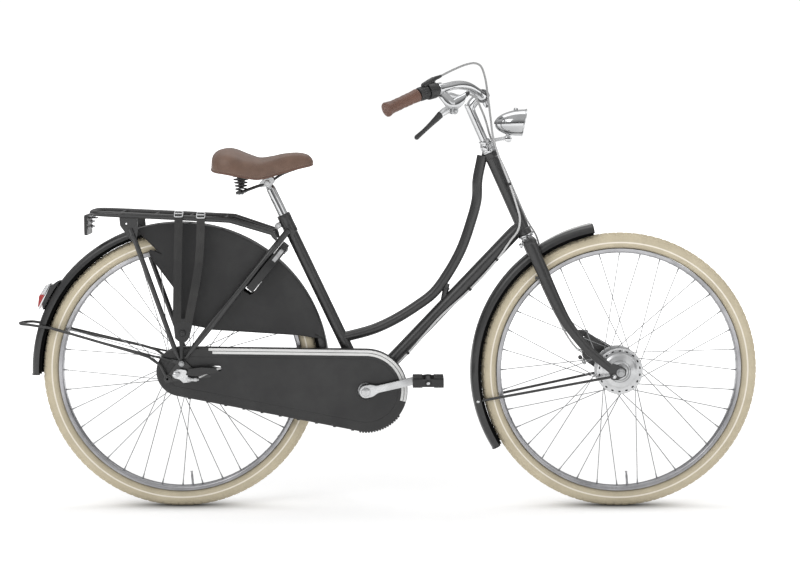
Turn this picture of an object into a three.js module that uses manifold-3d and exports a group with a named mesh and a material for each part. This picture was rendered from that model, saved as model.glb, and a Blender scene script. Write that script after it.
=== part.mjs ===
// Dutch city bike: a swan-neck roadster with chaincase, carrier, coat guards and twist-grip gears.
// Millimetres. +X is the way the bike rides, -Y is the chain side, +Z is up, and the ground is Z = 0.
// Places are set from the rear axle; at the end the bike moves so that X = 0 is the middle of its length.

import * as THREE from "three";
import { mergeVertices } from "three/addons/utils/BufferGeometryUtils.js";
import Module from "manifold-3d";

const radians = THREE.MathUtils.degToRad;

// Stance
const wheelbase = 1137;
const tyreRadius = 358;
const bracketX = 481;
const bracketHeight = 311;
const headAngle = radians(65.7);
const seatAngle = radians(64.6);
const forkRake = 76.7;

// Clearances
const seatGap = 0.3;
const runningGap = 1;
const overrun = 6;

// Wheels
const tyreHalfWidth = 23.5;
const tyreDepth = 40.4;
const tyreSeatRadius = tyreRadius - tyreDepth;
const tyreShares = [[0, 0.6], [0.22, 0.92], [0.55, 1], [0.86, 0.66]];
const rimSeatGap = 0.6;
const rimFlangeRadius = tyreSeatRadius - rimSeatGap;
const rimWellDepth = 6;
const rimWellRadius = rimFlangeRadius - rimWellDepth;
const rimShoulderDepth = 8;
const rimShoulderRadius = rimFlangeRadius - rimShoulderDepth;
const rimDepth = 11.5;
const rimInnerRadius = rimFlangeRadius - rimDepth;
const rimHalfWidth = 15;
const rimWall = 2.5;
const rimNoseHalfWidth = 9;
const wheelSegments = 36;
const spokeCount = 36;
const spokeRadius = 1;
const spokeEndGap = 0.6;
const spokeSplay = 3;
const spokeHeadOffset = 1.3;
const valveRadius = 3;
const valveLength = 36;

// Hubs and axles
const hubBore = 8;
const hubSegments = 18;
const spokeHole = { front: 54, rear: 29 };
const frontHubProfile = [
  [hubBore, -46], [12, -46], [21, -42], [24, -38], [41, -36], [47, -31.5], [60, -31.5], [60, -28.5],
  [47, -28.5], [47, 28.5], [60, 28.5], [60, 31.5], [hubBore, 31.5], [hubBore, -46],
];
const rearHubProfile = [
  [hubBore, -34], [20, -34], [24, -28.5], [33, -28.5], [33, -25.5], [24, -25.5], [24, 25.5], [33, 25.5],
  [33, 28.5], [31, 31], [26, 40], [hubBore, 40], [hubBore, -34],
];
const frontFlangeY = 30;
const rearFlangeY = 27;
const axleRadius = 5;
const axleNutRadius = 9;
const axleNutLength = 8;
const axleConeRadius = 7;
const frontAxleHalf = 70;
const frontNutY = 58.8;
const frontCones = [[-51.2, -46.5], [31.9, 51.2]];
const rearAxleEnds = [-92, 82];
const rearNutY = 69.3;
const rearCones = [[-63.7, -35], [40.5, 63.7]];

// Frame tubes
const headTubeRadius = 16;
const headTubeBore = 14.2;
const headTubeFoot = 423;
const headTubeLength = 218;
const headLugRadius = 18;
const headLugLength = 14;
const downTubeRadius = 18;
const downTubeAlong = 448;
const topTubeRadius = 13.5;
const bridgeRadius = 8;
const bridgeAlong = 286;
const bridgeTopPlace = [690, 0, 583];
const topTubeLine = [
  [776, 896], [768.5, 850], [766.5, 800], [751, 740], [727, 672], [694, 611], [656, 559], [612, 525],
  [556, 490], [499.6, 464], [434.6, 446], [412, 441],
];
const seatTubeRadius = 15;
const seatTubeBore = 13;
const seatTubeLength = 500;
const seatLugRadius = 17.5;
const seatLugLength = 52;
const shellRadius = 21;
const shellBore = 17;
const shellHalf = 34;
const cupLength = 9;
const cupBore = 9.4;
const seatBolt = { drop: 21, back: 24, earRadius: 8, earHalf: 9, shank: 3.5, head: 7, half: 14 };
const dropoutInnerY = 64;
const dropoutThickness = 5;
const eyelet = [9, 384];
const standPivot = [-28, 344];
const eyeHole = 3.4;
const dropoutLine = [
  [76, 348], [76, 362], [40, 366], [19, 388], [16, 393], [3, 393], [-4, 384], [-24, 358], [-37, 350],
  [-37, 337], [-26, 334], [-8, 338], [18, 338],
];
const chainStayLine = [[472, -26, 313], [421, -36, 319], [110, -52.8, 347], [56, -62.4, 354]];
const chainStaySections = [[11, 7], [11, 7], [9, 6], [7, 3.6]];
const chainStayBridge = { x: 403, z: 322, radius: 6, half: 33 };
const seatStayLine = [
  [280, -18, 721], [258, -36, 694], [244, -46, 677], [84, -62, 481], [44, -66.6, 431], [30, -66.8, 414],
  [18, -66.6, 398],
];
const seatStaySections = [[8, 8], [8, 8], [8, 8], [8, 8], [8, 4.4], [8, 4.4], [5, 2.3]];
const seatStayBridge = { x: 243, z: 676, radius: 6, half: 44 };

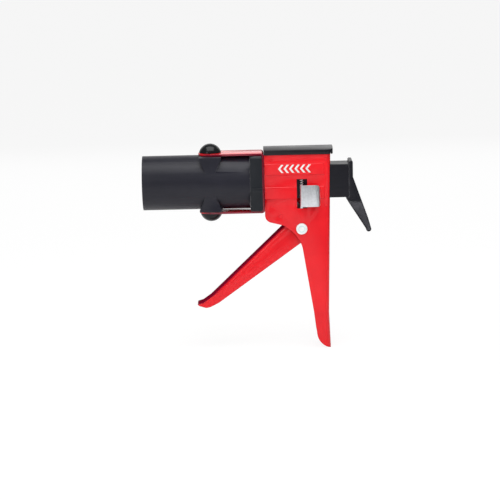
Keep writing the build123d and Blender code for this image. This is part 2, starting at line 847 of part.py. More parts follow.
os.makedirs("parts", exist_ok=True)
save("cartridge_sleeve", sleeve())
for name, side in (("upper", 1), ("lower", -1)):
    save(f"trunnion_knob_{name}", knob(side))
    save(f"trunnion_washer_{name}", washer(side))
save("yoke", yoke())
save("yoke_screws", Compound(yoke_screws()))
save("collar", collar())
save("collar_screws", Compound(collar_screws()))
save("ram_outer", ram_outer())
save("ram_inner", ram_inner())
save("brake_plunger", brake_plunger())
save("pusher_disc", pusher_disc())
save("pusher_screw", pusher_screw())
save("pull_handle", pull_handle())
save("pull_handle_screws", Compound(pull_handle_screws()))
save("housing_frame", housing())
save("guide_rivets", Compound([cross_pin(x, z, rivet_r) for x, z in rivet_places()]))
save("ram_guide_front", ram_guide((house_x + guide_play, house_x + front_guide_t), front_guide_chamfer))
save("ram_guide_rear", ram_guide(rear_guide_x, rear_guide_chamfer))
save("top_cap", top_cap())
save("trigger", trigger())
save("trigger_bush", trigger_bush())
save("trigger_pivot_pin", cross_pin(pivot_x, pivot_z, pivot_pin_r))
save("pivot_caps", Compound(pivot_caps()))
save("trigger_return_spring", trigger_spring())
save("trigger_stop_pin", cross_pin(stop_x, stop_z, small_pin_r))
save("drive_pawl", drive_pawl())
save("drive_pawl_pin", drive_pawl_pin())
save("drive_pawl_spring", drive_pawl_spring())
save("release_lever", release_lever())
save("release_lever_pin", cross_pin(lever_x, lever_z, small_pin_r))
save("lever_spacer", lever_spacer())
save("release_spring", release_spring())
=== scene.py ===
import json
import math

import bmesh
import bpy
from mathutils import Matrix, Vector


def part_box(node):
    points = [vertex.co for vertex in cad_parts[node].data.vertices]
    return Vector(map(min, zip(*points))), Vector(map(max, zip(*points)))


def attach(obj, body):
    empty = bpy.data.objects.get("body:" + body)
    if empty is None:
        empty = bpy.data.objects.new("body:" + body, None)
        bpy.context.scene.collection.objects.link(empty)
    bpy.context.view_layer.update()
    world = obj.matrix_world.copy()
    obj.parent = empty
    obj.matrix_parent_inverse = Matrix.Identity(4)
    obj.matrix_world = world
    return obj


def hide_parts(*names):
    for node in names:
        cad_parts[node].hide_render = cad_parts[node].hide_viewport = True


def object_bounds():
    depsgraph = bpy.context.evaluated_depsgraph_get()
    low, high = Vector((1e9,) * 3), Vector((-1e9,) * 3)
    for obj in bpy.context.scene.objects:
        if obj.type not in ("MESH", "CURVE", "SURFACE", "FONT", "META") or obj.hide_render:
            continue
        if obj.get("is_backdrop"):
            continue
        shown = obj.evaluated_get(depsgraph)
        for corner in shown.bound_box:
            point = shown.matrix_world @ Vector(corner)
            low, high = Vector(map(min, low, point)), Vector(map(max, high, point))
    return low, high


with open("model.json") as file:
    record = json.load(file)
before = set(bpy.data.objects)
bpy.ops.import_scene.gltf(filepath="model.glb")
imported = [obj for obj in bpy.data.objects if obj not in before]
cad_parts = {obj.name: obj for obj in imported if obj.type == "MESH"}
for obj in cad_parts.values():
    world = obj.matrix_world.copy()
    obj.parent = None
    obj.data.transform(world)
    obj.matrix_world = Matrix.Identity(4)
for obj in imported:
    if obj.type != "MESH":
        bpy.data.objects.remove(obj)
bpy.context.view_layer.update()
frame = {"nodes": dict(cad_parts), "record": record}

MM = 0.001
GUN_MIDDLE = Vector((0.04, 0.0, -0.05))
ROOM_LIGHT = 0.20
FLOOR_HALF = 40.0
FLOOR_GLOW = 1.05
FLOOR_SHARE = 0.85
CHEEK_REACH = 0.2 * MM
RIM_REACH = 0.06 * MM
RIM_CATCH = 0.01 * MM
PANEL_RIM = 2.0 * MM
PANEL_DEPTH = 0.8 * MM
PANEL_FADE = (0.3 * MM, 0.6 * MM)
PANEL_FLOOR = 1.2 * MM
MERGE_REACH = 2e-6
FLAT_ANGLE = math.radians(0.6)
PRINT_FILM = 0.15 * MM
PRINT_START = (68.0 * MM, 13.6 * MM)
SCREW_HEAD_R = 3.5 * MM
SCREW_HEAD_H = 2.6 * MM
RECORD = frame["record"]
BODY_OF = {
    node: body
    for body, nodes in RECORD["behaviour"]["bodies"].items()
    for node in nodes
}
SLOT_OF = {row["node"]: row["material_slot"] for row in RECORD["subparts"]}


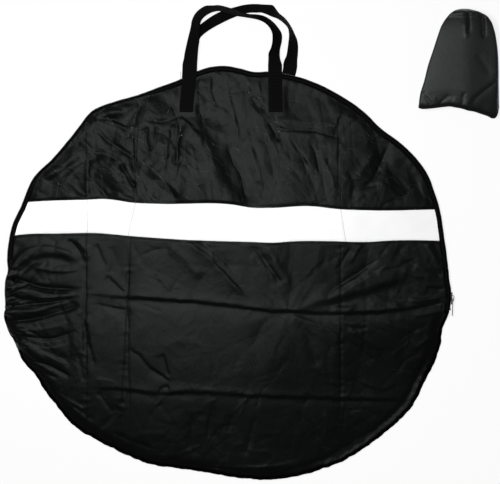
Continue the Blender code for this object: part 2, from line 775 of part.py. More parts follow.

#####

*OBJECTIVE*: Within the listing above, find every line containing the string "that" and return it.

*SOLUTION FOR THIS PROBLEM*:
Turn this picture of an object into a three.js module that uses manifold-3d and exports a group with a named mesh and a material for each part. This picture was rendered from that model, saved as model.glb, and a Blender scene script. Write that script after it.
// Places are set from the rear axle; at the end the bike moves so that X = 0 is the middle of its length.